First Lady from Plains
- Author: Rosalynn Carter
- Language: English
- Publication date: 1984
- Publication place: United States
- ISBN: 9780395352946
- Dewey Decimal: 973.9260924
- LC Class: E874 .C434

= First Lady from Plains =

1984 book

First Lady from Plains is a 1984 autobiography by Rosalynn Carter, who served as First Lady of the United States from 1977 to 1981 as her husband, Jimmy Carter, was President of the United States. It is divided into 12 chapters. The book was generally well received by critics, who particularly praised its "intimacy".

== Background ==
Rosalynn Carter was First Lady of the United States from 1977 to 1981 while her husband, Jimmy Carter, was President of the United States. She was born near Plains, Georgia, in 1927 and grew up on the family farm, leaving to attend Georgia Southwestern State University. She married Jimmy Carter in 1946. Rosalynn helped her husband in his presidential campaign, becoming nicknamed the "steel magnolia" for her discipline. As first lady, she focused on mental health issues, the elderly, passage of the Equal Rights Amendment, and functioned as a goodwill ambassador to Latin American nations. She wrote her memoir with help from Linda Bird Francke, a former writer for Newsweek.

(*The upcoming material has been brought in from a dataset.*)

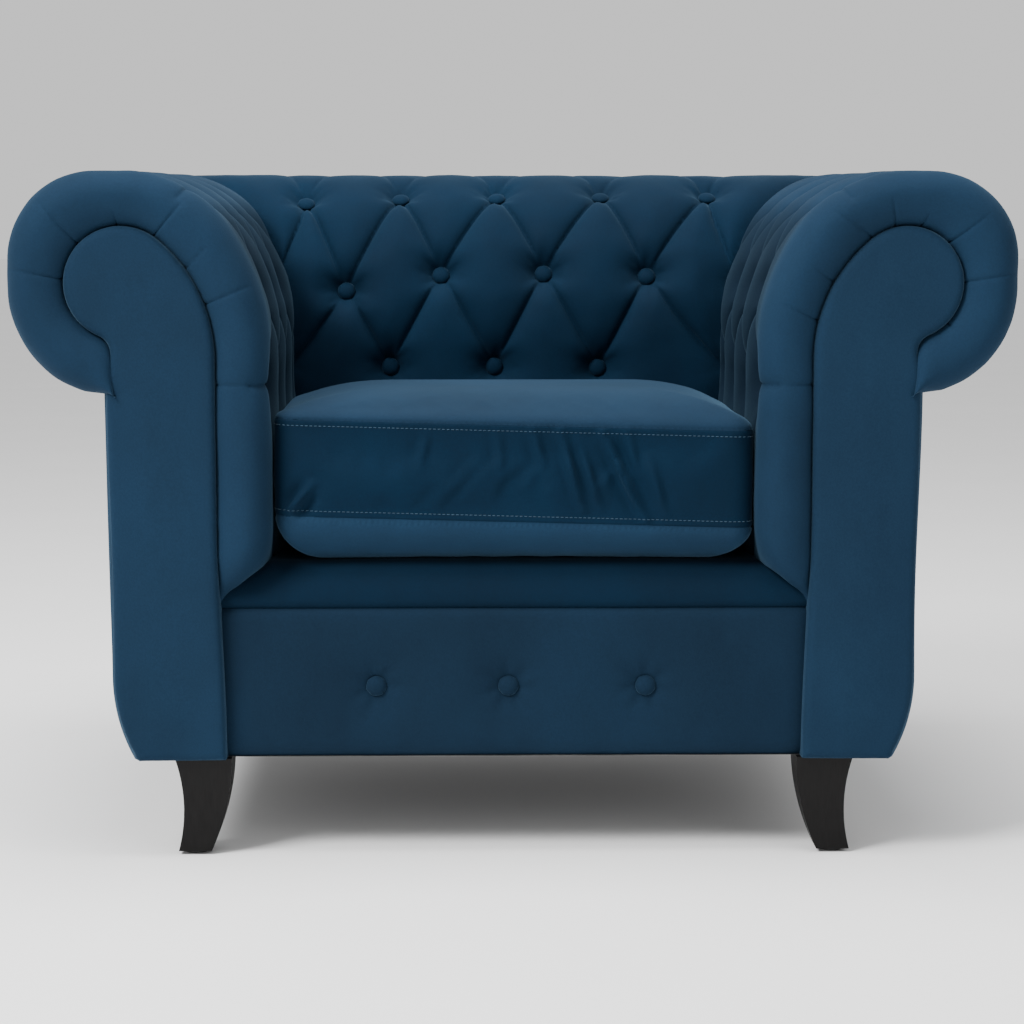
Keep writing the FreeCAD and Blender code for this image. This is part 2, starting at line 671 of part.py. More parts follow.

It was published by Houghton Mifflin and the first edition was 370 pages and divided into 12 chapters covering her life from birth to the 1980 United States presidential election. First Lady from Plains outsold Jimmy Carter's memoir, Keeping Faith.

== Reception ==
Gaddis Smith reviewed the book for the journal Foreign Affairs and wrote that "These earnest, well-constructed memoirs depict a determined and informed politician who played a significant role as her husband's closest adviser". In The Globe and Mail, Ruth Clements felt that "Rosalynn Carter emerges from these memoirs as a very likeable woman" and Phil Gailey in The New York Times considered the account useful in understanding Jimmy Carter, calling it "intimate". Gailey continued to say that the book was "readable, lively and revealing" and was possibly the "best human account" of Carter's presidency. A reviewer in The Boston Globe agreed, praising the book's intimacy and describing Rosalynn's story as "truly an American success story". Commentary noted that the book had a "dreamy, cinematic quality" in parts because it described events in the present tense.